**Data extract:**
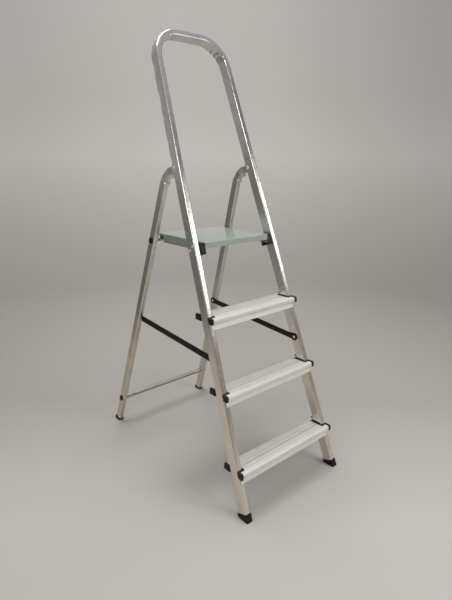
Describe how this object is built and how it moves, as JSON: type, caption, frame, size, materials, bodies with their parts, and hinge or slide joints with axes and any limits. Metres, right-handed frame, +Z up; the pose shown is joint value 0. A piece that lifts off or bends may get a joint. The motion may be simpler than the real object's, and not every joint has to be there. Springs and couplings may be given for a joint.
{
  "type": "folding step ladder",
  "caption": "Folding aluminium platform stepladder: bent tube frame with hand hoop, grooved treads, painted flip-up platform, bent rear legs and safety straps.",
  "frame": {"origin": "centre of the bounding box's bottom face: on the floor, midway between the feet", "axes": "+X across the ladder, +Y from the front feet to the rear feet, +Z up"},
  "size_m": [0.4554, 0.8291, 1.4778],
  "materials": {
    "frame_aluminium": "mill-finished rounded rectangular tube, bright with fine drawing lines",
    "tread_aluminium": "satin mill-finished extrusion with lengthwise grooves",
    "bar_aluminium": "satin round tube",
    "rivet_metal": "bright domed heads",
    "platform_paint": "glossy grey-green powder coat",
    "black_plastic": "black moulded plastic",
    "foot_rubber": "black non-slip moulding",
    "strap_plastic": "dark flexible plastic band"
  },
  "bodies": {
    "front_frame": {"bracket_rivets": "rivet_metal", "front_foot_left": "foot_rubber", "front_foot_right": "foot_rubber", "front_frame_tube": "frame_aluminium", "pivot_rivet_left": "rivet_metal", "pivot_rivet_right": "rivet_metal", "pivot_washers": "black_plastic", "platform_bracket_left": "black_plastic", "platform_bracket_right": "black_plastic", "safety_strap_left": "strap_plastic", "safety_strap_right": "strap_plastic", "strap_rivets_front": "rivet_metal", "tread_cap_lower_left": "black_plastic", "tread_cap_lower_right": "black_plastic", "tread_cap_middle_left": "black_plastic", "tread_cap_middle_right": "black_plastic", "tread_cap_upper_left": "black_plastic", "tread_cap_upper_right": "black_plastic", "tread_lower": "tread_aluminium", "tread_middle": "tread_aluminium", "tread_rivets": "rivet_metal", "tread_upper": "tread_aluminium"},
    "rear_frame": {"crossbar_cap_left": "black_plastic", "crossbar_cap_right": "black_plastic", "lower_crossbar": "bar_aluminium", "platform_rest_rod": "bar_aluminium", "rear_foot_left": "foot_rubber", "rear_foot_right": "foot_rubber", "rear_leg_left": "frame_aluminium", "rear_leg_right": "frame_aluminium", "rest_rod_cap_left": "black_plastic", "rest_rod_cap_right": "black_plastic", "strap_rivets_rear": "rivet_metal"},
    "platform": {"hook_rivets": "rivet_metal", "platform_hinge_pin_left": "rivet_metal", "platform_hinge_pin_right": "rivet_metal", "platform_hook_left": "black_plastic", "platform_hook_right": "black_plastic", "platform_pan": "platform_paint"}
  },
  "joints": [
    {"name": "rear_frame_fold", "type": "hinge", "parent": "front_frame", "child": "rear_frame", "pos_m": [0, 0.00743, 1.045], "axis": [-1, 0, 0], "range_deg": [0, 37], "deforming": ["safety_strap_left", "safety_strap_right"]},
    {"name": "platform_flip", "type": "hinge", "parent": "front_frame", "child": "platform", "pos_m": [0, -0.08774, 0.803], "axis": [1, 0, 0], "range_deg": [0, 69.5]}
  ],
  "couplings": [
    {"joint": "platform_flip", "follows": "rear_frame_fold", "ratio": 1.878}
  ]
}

**Exercise instructions:** Reproduce the material above exactly; please quote every line of it.

**In response:**
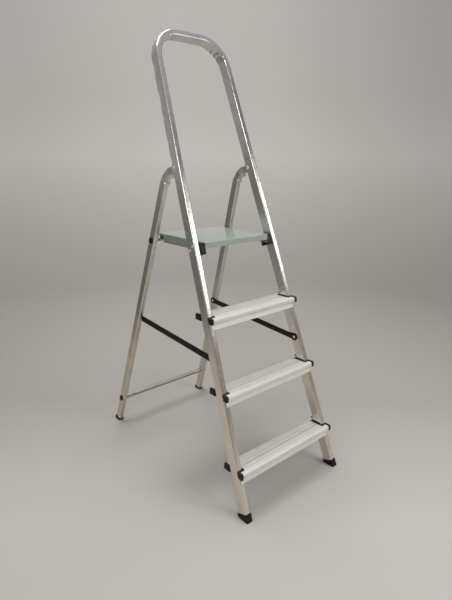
Describe how this object is built and how it moves, as JSON: type, caption, frame, size, materials, bodies with their parts, and hinge or slide joints with axes and any limits. Metres, right-handed frame, +Z up; the pose shown is joint value 0. A piece that lifts off or bends may get a joint. The motion may be simpler than the real object's, and not every joint has to be there. Springs and couplings may be given for a joint.
{
  "type": "folding step ladder",
  "caption": "Folding aluminium platform stepladder: bent tube frame with hand hoop, grooved treads, painted flip-up platform, bent rear legs and safety straps.",
  "frame": {"origin": "centre of the bounding box's bottom face: on the floor, midway between the feet", "axes": "+X across the ladder, +Y from the front feet to the rear feet, +Z up"},
  "size_m": [0.4554, 0.8291, 1.4778],
  "materials": {
    "frame_aluminium": "mill-finished rounded rectangular tube, bright with fine drawing lines",
    "tread_aluminium": "satin mill-finished extrusion with lengthwise grooves",
    "bar_aluminium": "satin round tube",
    "rivet_metal": "bright domed heads",
    "platform_paint": "glossy grey-green powder coat",
    "black_plastic": "black moulded plastic",
    "foot_rubber": "black non-slip moulding",
    "strap_plastic": "dark flexible plastic band"
  },
  "bodies": {
    "front_frame": {"bracket_rivets": "rivet_metal", "front_foot_left": "foot_rubber", "front_foot_right": "foot_rubber", "front_frame_tube": "frame_aluminium", "pivot_rivet_left": "rivet_metal", "pivot_rivet_right": "rivet_metal", "pivot_washers": "black_plastic", "platform_bracket_left": "black_plastic", "platform_bracket_right": "black_plastic", "safety_strap_left": "strap_plastic", "safety_strap_right": "strap_plastic", "strap_rivets_front": "rivet_metal", "tread_cap_lower_left": "black_plastic", "tread_cap_lower_right": "black_plastic", "tread_cap_middle_left": "black_plastic", "tread_cap_middle_right": "black_plastic", "tread_cap_upper_left": "black_plastic", "tread_cap_upper_right": "black_plastic", "tread_lower": "tread_aluminium", "tread_middle": "tread_aluminium", "tread_rivets": "rivet_metal", "tread_upper": "tread_aluminium"},
    "rear_frame": {"crossbar_cap_left": "black_plastic", "crossbar_cap_right": "black_plastic", "lower_crossbar": "bar_aluminium", "platform_rest_rod": "bar_aluminium", "rear_foot_left": "foot_rubber", "rear_foot_right": "foot_rubber", "rear_leg_left": "frame_aluminium", "rear_leg_right": "frame_aluminium", "rest_rod_cap_left": "black_plastic", "rest_rod_cap_right": "black_plastic", "strap_rivets_rear": "rivet_metal"},
    "platform": {"hook_rivets": "rivet_metal", "platform_hinge_pin_left": "rivet_metal", "platform_hinge_pin_right": "rivet_metal", "platform_hook_left": "black_plastic", "platform_hook_right": "black_plastic", "platform_pan": "platform_paint"}
  },
  "joints": [
    {"name": "rear_frame_fold", "type": "hinge", "parent": "front_frame", "child": "rear_frame", "pos_m": [0, 0.00743, 1.045], "axis": [-1, 0, 0], "range_deg": [0, 37], "deforming": ["safety_strap_left", "safety_strap_right"]},
    {"name": "platform_flip", "type": "hinge", "parent": "front_frame", "child": "platform", "pos_m": [0, -0.08774, 0.803], "axis": [1, 0, 0], "range_deg": [0, 69.5]}
  ],
  "couplings": [
    {"joint": "platform_flip", "follows": "rear_frame_fold", "ratio": 1.878}
  ]
}